I think, with Mr. Atkinson, that some very enthusiastic Southern spinners overrate the advantage the Southern spinner has in this respect. I doubt if it will average more than one half cent[1] per pound to the Northern than to the Southern spinner; and there are some very serious considerations, such as higher rates of interest, the absence of construction and repair shops, etc., which may considerably reduce any advantage we have now in cotton price. We are also at a greater distance from the large consuming markets, but the freight charge on the finished product is lower than on the raw material.

Last spring I was asked by a spinner what I thought would be the cost of changing half his spinning capacity from sixteen and twenty to number forty yarns. This is what must come in the not very distant future; and as the South advances to forty, the North must go to sixty, eighty, etc. The product of Southern mills can be made as perfect as that of any other section. Why not? The skill may be as great here as elsewhere, except for those branches of the work which are not yet attempted, but which will come in time.

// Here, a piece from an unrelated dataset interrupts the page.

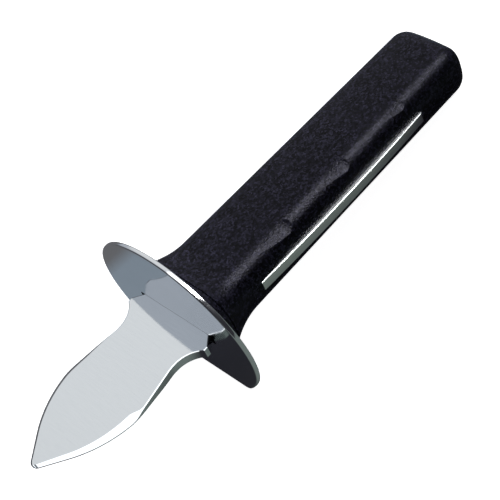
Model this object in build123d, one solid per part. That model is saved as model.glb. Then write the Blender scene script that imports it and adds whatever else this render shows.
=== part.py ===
from build123d import *
import os
from math import cos, radians, sin, sqrt, tan

# Oyster knife with an oval hand guard, in millimetres.
# X runs along the knife towards the blade's tip, Y across the blade, Z through its thickness.
# The origin is the centre of the guard's front face, on the knife's axis.
# Distances along the handle are measured back from the guard's front face.

# Whole knife
overall_length = 161.6
blade_reach = 53.7  # from the guard's front face to the tip
overrun = 5.0  # how far a cutter runs past what it cuts

# Handle: a grip moulded around the tang
grip_start = 17.0  # end of the flare
grip_front_width = 26.8
grip_front_thickness = 16.6
grip_rear_width = 23.6
grip_rear_thickness = 16.2
flare_width = 37.9
flare_thickness = 26.0
butt_round_radius = 5.4

# Fingertip scoops along one shoulder of the grip, smaller towards the butt
scoop_count = 3
scoop_first_middle = 30.4
scoop_tail_gap = 28.1  # from the middle of the last scoop to the butt's end
scoop_first_length = 12.4
scoop_last_length = 8.0
scoop_first_depth = 0.65
scoop_last_depth = 0.3
scoop_lean = 60.0  # from the knife's width towards its thickness, in degrees

# Tang: its edges lie bare along the grip, as bowed lands that stand proud of the plastic
land_start = 20.0
land_front_proud = 0.1
land_rear_proud = 0.5
land_bow = 0.75  # rise of the lands' arc above the line between their ends
land_ramp = 1.2
land_tail_gap = 20.9  # from the lands' rear ends to the butt's end
land_rear_radius = 1.4
neck_inset = 0.85  # how far the tang inside the flare lies back from the lands
tang_tail_gap = 9.9  # from the tang's tail to the butt's end
tang_tail_cover = 1.6  # plastic beside the tail
tang_tail_radius = 5.0
lock_hole_count = 2  # the moulding runs through these holes
lock_hole_diameter = 8.0

# Blade: one steel blank with the tang
blank_thickness = 3.2
tip_thickness = 1.0  # the faces are ground thinner towards the tip
shoulder_overhang = 2.4  # past the blank's neck, on each side
shoulder_depth = 2.9  # from the guard's face to the shoulders' front corners
shoulder_crest = 1.2
shoulder_corner_radius = 0.8
waist_width = 22.2
waist_front_radius = 9.0  # between the shoulders and the waist
belly_past_crown = 2.7  # where the flanks meet the edges
belly_corner_radius = 6.0
crown_width = 28.0  # across the edges' arcs
edge_arc_radius = 35.0
edge_run_angle = 38.0  # each straight run to the tip, from the knife's axis
nose_radius = 2.0
edge_break = 0.25  # chamfer along the blunt sides

# Grind: each edge has a wide bevel on one face and a steep one on the other
edge_thickness = 0.3
wide_bevel_angle = 20.0
steep_bevel_angle = 45.0
grind_exit_angle = 13.0  # the grind leaves the edge's arc along this tangent

# Guard: an oval plate, cut flat below so that the knife lies without rolling
guard_width = 56.0
guard_height = 50.4
guard_flat_drop = 18.2  # from the knife's axis down to the flat
guard_corner_radius = 3.5
guard_thickness = 1.4
guard_rim_break = 0.4  # chamfer around the plate
slot_side_clearance = 0.1
slot_end_clearance = 0.4
slot_corner_radius = 0.6

# Shares: fractions of the piece that carries them
crown_share = 0.1  # how far the grip's faces bulge, of its half width and half thickness
corner_share = 0.75  # radius of the grip's long corners, of its half thickness
scoop_reach_share = 1.3  # reach of the cutter, of a scoop's half length
flank_arc_share = 0.29  # radius behind the waist, of an arc that reaches the belly by itself
oval_blend_share = 1.06  # radius of the guard's side arcs, of an ellipse's at its ends
flare_station_shares = (0.0, 0.2, 0.4, 0.6, 0.8, 1.0)

handle_end = overall_length - blade_reach
land_end = handle_end - land_tail_gap
tang_end = handle_end - tang_tail_gap


def on_circle(centre, radius, angle):
    """Point of a circle, with the angle in degrees from +X."""
    return centre + Vector(cos(radians(angle)), sin(radians(angle))) * radius


def arc_about(centre, start, end):
    """Arc of under half a turn about a centre."""
    middle = ((start + end) * 0.5 - centre).normalized() * (start - centre).length
    return ThreePointArc(start, centre + middle, end)


def both_edges(shape):
    """The shape with its mirror image across the knife's width."""
    return shape + mirror(shape, Plane.XZ)


# Sections of the handle


def arc_rise(back, run, rise):
    """Rise of an arc that leaves a straight line and climbs the given rise over a run."""
    radius = (run**2 + rise**2) / (2 * rise)
    return radius - sqrt(radius**2 - back**2)


def grip_size(distance):
    """Half width and half thickness of the handle at a distance behind the guard's face."""
    share = (distance - grip_start) / (handle_end - grip_start)
    half_width = (grip_front_width + (grip_rear_width - grip_front_width) * share) / 2
    half_thickness = (grip_front_thickness + (grip_rear_thickness - grip_front_thickness) * share) / 2
    if distance < grip_start:
        run = grip_start - guard_thickness
        back = grip_start - distance
        half_width = grip_front_width / 2 + arc_rise(back, run, (flare_width - grip_front_width) / 2)
        half_thickness = grip_front_thickness / 2
        half_thickness += arc_rise(back, run, (flare_thickness - grip_front_thickness) / 2)
    return half_width, half_thickness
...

Mr. Atkinson writes disparagingly of the longer working time in Southern than in Northern mills. He probably had not heard, when he penned his essay, that the Legislature of Georgia, at its last session, fixed the working time in cotton-mills at eleven hours per day. Many working folks North are clamoring for eight hours per day. I do not think eleven hours too much for a day's work in a comfortable mill, done by young people who can not elsewhere find occupation to give them home and subsistence. I do not think it injures them any more than ten hours would, and my experience teaches me that it is better to give them in their destitution the opportunity they are so glad to embrace. The mill working-day in Pennsylvania is, I believe, of ten hours' length. Here is another point of advantage which my Augusta mill has over my Philadelphia mill. I have ten per cent more working time, and of course produce eleven pounds of yarn in


  1. As this article goes to press the Macon Telegraph quotes middlings in Macon at 10Jcents, and in Philadelphia at 117/8 cents, both on the same date—August 27th.